Mother and Child by Tom Bell
1.  If you want to win a fine art photography contest, be a fine art photographer.  When I enter a contest, I know I'm putting my work up against the best in the world.  I won't enter if I don't have an image that is blow-away, one that makes an impression on anyone who sees it, including gallery owners and fine art curators.  It's not good enough to have an image of a kid with the most beautiful smile in the world, or one that truly shows the strife of a laborer in a third world country.  It's also not enough to convert it to black and white and add a little vignetting around the edges.  Almost everyone can learn to be competent photographer.  Not everyone has the aesthetic to naturally be one of the world's best fine art photographers.  If everyone had it, you wouldn't be appalled at how much bad and mediocre photography is out there.  This being said, most of us have to work for it; we work very hard to make images that break a threshold of excellence that not everyone else will rise to, simply because they haven't worked hard enough to get there.  Be a fine art photographer.  Don't fall for the neighbor's "Oh, what a great picture of your daughter!  You need to enter that in a contest."  Look at the photo:  is it a beautiful picture of your kid, or is it fine art.  There's a big difference.  If it's a beautiful picture of your kid, it might still be a winner at local contest or one that is looking for a theme, such as Summer Happiness or the Big Smile Photo contest.  Otherwise, print it, frame it, and put it on the mantel for friends and family to enjoy.  They will think you're a fine art photographer even if the judges don't.

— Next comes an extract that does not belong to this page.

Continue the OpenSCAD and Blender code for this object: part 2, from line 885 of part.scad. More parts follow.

Arch of Santa Catalina by Tom Bell

2.  As I said, there is a lot of bad and mediocre photography out there.  There's also plenty of good photography and lots of excellent photography.  Study photography.  Go to web sites with the type of photography you want to do:  abstract, portrait, wildlife, landscape, etc.  Then make sure you have the equipment to do the job you want to take on.  Your $800 kit camera and lens probably won't make you competitive in a wildlife contest where the competitors not only love living in the wild for weeks at a time and risk being eaten by their subjects to get the shot, but also have $30,000 in lenses and camera equipment.  On the other hand, the $800 camera, or a $100 point-and-shoot, might be just fine for street photography or flowers or architecture.  You be the judge.  Look at what the best photographers in the world are doing.  Can you compete with the equipment you have?

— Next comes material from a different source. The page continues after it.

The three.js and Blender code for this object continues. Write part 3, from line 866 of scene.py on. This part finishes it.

Woman of Chichicastenango by Tom Bell

3.  Okay, now you have the camera, lens, tripod, etc.  You also have Photoshop or another program to edit your photos.  Do you have the skill and knowledge you need?  Maybe you have the vision for the most astounding image in the world.  Do you have the skill and means to make it happen?  Do you understand the mechanics of your camera?  Do you really understand composition?  Do you know how to correct levels and how to convert an image to black and white?  Do you know how to make the image come to life?   If not, get books, take classes, download tutorials, join groups, get advice from other photographers, practice, practice, practice...  If you want to win an international photo contest, you may have to become a learning fanatic.

Antigua Garden by Tom Bell

4.  Shoot what you want to shoot.  I've been told that I have an unfair advantage in winning photography awards because I shoot exotic locations and exotic people in remote villages that most people will never be able to visit.  True that I sometimes shoot in exotic locales, and it's certainly not a disadvantage, however, it's not true that that gives me an unfair advantage.  I won a major international award for a photo of my dog that I shot in the hallway of my house as I was coming home from work.  Pick a subject that appeals to you.  If you have the resources, travel to a remote Indian village in Guatemala, or to Antarctica to shoot icebergs.  If you can only get to your backyard, shoot in your backyard.  Learn to see whatever you're shooting as art.

Mr. Watson by Tom Bell

5.  Here it is:  the #1 secret to winning fine art photography competitions - Know that you're one of the best. Know that you will at least make it to a finalist spot against thousands of others.  Know that when you submit to a contest that you will be a winner.  You are now a fine art photographer.  This is not about having a positive attitude, by the way.  It's about knowing yourself and your product.  If your product is good, really good, but not good enough, know it.  Don't waste your time and money on submitting.  Wait until you've refined your skills to break through the threshold of the very best.  Only a few will do it.  When you reach that point, you won't have to tell anyone you're a fine art photographer; they will know it from looking at your work.  When you've truly reached that point, you'll win recognition in any photography competition you enter, maybe first place, maybe third, maybe honorable mention.  But you'll win time and again because you did what it takes to reach that level.  Okay, you say you've reached that level and entered three or four competitions and didn't win anything:  it's now time to reassess.  If you really have the degree of excellence you think you do, a panel of judges from galleries and museums and fine art programs won't miss it, and you will be recognized.  You say they must have missed something.  I'd say it's more likely that you're missing something.  It's not that you're not good.  It's not that your work isn't good.  It's just that you have to reassess, go back and do whatever it takes to be the best.  Recognize it and work even harder.